-- Source excerpt --
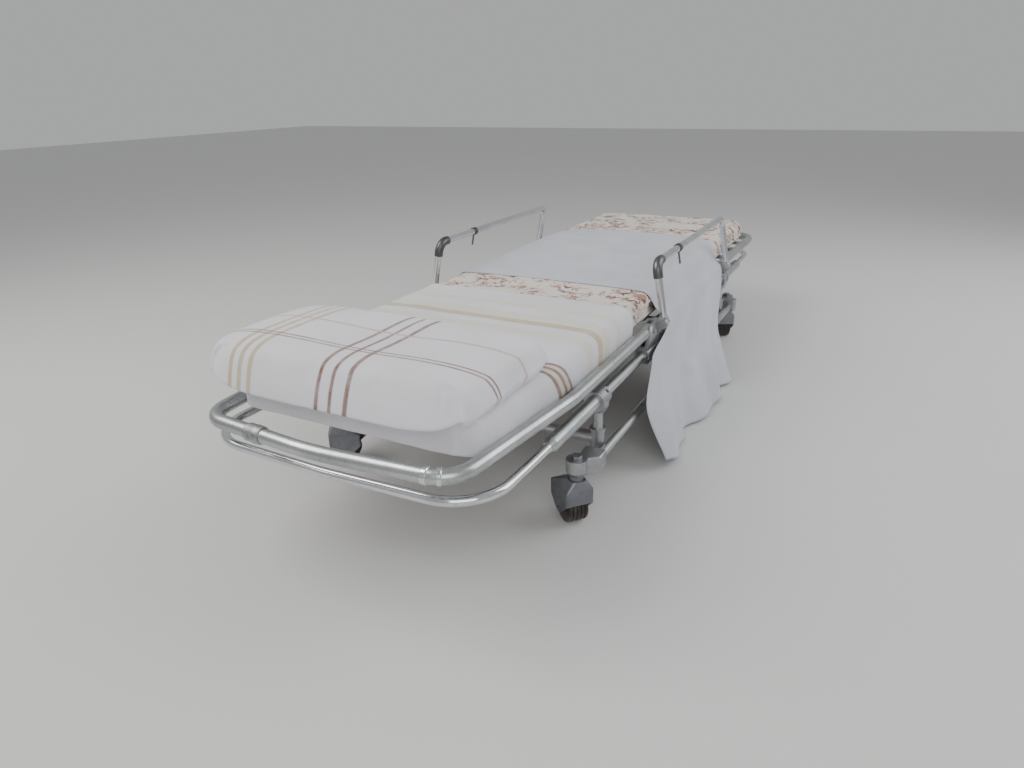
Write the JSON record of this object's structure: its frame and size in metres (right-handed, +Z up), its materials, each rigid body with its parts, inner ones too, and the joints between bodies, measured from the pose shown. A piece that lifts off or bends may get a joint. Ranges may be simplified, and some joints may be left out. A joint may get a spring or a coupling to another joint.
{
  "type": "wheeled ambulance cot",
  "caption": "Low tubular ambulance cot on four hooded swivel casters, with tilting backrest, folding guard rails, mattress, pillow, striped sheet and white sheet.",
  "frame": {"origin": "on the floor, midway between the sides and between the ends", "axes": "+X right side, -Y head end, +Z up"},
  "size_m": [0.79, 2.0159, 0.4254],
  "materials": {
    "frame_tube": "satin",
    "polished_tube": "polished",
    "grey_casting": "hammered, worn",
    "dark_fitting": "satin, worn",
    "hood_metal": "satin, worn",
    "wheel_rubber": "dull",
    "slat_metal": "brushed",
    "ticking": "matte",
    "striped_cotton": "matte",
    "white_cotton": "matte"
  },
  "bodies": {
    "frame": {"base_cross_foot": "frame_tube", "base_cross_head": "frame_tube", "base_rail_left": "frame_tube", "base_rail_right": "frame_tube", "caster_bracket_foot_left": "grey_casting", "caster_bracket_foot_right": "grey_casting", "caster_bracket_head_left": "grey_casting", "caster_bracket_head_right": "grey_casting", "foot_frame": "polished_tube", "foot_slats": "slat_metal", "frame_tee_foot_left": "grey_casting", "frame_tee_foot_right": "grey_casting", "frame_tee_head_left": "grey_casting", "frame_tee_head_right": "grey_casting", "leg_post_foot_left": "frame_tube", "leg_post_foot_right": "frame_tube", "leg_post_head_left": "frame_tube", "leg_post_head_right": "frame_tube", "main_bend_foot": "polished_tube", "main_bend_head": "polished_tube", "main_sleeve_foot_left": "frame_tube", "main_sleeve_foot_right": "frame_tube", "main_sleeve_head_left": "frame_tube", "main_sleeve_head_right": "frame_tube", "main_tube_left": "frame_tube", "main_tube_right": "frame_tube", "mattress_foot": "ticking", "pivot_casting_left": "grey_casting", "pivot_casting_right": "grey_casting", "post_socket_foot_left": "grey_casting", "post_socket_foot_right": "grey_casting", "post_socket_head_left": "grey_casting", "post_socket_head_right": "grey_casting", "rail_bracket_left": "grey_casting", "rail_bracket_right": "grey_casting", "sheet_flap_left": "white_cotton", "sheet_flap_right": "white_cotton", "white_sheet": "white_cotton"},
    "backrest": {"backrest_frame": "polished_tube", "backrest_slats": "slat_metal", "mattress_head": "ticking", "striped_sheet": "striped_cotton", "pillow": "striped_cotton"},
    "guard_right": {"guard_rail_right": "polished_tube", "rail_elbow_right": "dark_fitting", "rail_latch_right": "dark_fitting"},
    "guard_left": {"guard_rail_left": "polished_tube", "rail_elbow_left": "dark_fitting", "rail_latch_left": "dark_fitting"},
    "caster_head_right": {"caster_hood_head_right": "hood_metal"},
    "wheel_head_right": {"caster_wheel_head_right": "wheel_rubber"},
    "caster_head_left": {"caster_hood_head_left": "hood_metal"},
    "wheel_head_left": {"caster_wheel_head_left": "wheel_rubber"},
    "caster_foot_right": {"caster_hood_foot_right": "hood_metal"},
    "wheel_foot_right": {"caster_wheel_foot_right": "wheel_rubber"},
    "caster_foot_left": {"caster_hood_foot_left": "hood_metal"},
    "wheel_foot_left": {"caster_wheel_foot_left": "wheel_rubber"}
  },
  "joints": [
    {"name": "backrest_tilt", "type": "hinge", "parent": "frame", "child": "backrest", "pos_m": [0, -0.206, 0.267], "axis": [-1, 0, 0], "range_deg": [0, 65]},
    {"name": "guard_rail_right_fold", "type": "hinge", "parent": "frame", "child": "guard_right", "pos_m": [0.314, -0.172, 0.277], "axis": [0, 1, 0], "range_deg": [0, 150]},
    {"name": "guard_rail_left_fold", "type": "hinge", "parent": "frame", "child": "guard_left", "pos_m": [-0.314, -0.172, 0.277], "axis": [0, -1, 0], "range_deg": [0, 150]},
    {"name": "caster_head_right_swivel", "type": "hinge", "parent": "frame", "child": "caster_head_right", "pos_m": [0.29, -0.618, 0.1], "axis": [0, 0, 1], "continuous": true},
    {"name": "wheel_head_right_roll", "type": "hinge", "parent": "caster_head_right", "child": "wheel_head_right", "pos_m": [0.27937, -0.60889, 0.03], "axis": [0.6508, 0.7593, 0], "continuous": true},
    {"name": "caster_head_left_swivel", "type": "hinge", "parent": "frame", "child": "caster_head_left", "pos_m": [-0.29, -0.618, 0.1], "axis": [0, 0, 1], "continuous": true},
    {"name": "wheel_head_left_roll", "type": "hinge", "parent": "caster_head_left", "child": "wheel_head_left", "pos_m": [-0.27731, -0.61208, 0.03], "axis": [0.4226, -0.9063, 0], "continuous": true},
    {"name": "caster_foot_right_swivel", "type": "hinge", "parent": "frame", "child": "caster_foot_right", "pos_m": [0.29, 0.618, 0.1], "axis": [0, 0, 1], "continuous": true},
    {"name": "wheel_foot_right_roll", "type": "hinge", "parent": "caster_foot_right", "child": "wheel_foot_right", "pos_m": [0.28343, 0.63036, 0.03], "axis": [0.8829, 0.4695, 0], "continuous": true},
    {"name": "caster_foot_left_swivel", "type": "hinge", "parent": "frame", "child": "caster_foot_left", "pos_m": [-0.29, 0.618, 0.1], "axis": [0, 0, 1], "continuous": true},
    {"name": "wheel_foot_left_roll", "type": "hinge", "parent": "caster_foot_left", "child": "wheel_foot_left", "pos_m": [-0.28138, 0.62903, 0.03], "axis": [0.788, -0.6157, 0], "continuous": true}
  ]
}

-- What you should do --
Quote the listing in full, please, keeping every line exact.

-- Exercise solution --
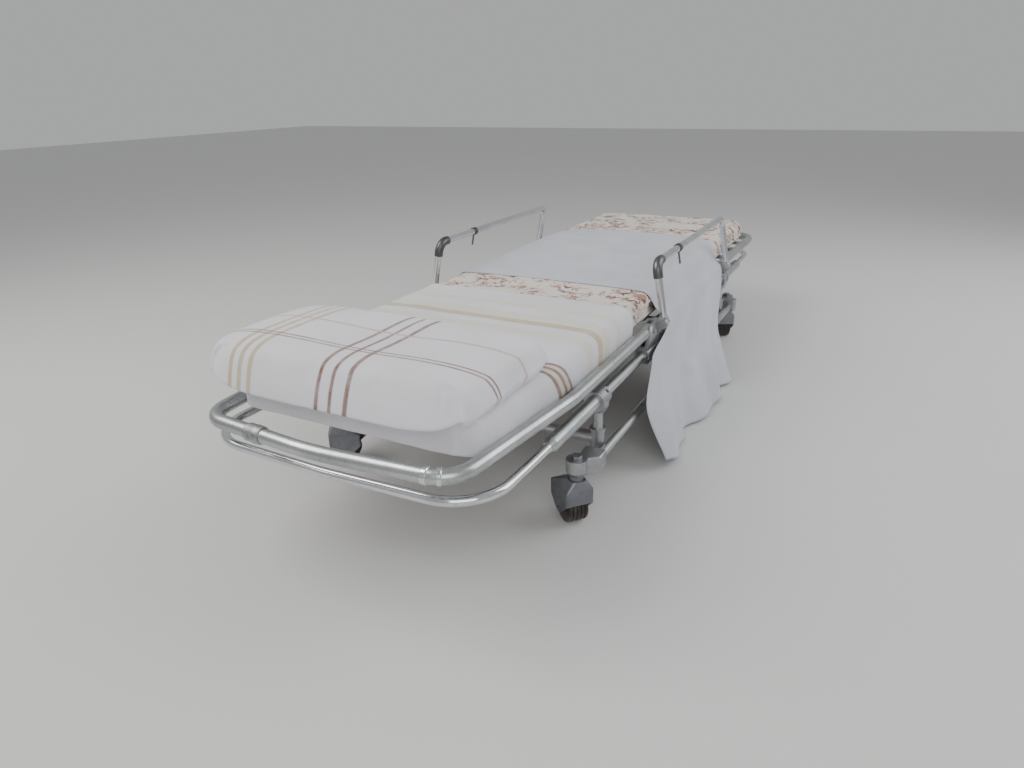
Write the JSON record of this object's structure: its frame and size in metres (right-handed, +Z up), its materials, each rigid body with its parts, inner ones too, and the joints between bodies, measured from the pose shown. A piece that lifts off or bends may get a joint. Ranges may be simplified, and some joints may be left out. A joint may get a spring or a coupling to another joint.
{
  "type": "wheeled ambulance cot",
  "caption": "Low tubular ambulance cot on four hooded swivel casters, with tilting backrest, folding guard rails, mattress, pillow, striped sheet and white sheet.",
  "frame": {"origin": "on the floor, midway between the sides and between the ends", "axes": "+X right side, -Y head end, +Z up"},
  "size_m": [0.79, 2.0159, 0.4254],
  "materials": {
    "frame_tube": "satin",
    "polished_tube": "polished",
    "grey_casting": "hammered, worn",
    "dark_fitting": "satin, worn",
    "hood_metal": "satin, worn",
    "wheel_rubber": "dull",
    "slat_metal": "brushed",
    "ticking": "matte",
    "striped_cotton": "matte",
    "white_cotton": "matte"
  },
  "bodies": {
    "frame": {"base_cross_foot": "frame_tube", "base_cross_head": "frame_tube", "base_rail_left": "frame_tube", "base_rail_right": "frame_tube", "caster_bracket_foot_left": "grey_casting", "caster_bracket_foot_right": "grey_casting", "caster_bracket_head_left": "grey_casting", "caster_bracket_head_right": "grey_casting", "foot_frame": "polished_tube", "foot_slats": "slat_metal", "frame_tee_foot_left": "grey_casting", "frame_tee_foot_right": "grey_casting", "frame_tee_head_left": "grey_casting", "frame_tee_head_right": "grey_casting", "leg_post_foot_left": "frame_tube", "leg_post_foot_right": "frame_tube", "leg_post_head_left": "frame_tube", "leg_post_head_right": "frame_tube", "main_bend_foot": "polished_tube", "main_bend_head": "polished_tube", "main_sleeve_foot_left": "frame_tube", "main_sleeve_foot_right": "frame_tube", "main_sleeve_head_left": "frame_tube", "main_sleeve_head_right": "frame_tube", "main_tube_left": "frame_tube", "main_tube_right": "frame_tube", "mattress_foot": "ticking", "pivot_casting_left": "grey_casting", "pivot_casting_right": "grey_casting", "post_socket_foot_left": "grey_casting", "post_socket_foot_right": "grey_casting", "post_socket_head_left": "grey_casting", "post_socket_head_right": "grey_casting", "rail_bracket_left": "grey_casting", "rail_bracket_right": "grey_casting", "sheet_flap_left": "white_cotton", "sheet_flap_right": "white_cotton", "white_sheet": "white_cotton"},
    "backrest": {"backrest_frame": "polished_tube", "backrest_slats": "slat_metal", "mattress_head": "ticking", "striped_sheet": "striped_cotton", "pillow": "striped_cotton"},
    "guard_right": {"guard_rail_right": "polished_tube", "rail_elbow_right": "dark_fitting", "rail_latch_right": "dark_fitting"},
    "guard_left": {"guard_rail_left": "polished_tube", "rail_elbow_left": "dark_fitting", "rail_latch_left": "dark_fitting"},
    "caster_head_right": {"caster_hood_head_right": "hood_metal"},
    "wheel_head_right": {"caster_wheel_head_right": "wheel_rubber"},
    "caster_head_left": {"caster_hood_head_left": "hood_metal"},
    "wheel_head_left": {"caster_wheel_head_left": "wheel_rubber"},
    "caster_foot_right": {"caster_hood_foot_right": "hood_metal"},
    "wheel_foot_right": {"caster_wheel_foot_right": "wheel_rubber"},
    "caster_foot_left": {"caster_hood_foot_left": "hood_metal"},
    "wheel_foot_left": {"caster_wheel_foot_left": "wheel_rubber"}
  },
  "joints": [
    {"name": "backrest_tilt", "type": "hinge", "parent": "frame", "child": "backrest", "pos_m": [0, -0.206, 0.267], "axis": [-1, 0, 0], "range_deg": [0, 65]},
    {"name": "guard_rail_right_fold", "type": "hinge", "parent": "frame", "child": "guard_right", "pos_m": [0.314, -0.172, 0.277], "axis": [0, 1, 0], "range_deg": [0, 150]},
    {"name": "guard_rail_left_fold", "type": "hinge", "parent": "frame", "child": "guard_left", "pos_m": [-0.314, -0.172, 0.277], "axis": [0, -1, 0], "range_deg": [0, 150]},
    {"name": "caster_head_right_swivel", "type": "hinge", "parent": "frame", "child": "caster_head_right", "pos_m": [0.29, -0.618, 0.1], "axis": [0, 0, 1], "continuous": true},
    {"name": "wheel_head_right_roll", "type": "hinge", "parent": "caster_head_right", "child": "wheel_head_right", "pos_m": [0.27937, -0.60889, 0.03], "axis": [0.6508, 0.7593, 0], "continuous": true},
    {"name": "caster_head_left_swivel", "type": "hinge", "parent": "frame", "child": "caster_head_left", "pos_m": [-0.29, -0.618, 0.1], "axis": [0, 0, 1], "continuous": true},
    {"name": "wheel_head_left_roll", "type": "hinge", "parent": "caster_head_left", "child": "wheel_head_left", "pos_m": [-0.27731, -0.61208, 0.03], "axis": [0.4226, -0.9063, 0], "continuous": true},
    {"name": "caster_foot_right_swivel", "type": "hinge", "parent": "frame", "child": "caster_foot_right", "pos_m": [0.29, 0.618, 0.1], "axis": [0, 0, 1], "continuous": true},
    {"name": "wheel_foot_right_roll", "type": "hinge", "parent": "caster_foot_right", "child": "wheel_foot_right", "pos_m": [0.28343, 0.63036, 0.03], "axis": [0.8829, 0.4695, 0], "continuous": true},
    {"name": "caster_foot_left_swivel", "type": "hinge", "parent": "frame", "child": "caster_foot_left", "pos_m": [-0.29, 0.618, 0.1], "axis": [0, 0, 1], "continuous": true},
    {"name": "wheel_foot_left_roll", "type": "hinge", "parent": "caster_foot_left", "child": "wheel_foot_left", "pos_m": [-0.28138, 0.62903, 0.03], "axis": [0.788, -0.6157, 0], "continuous": true}
  ]
}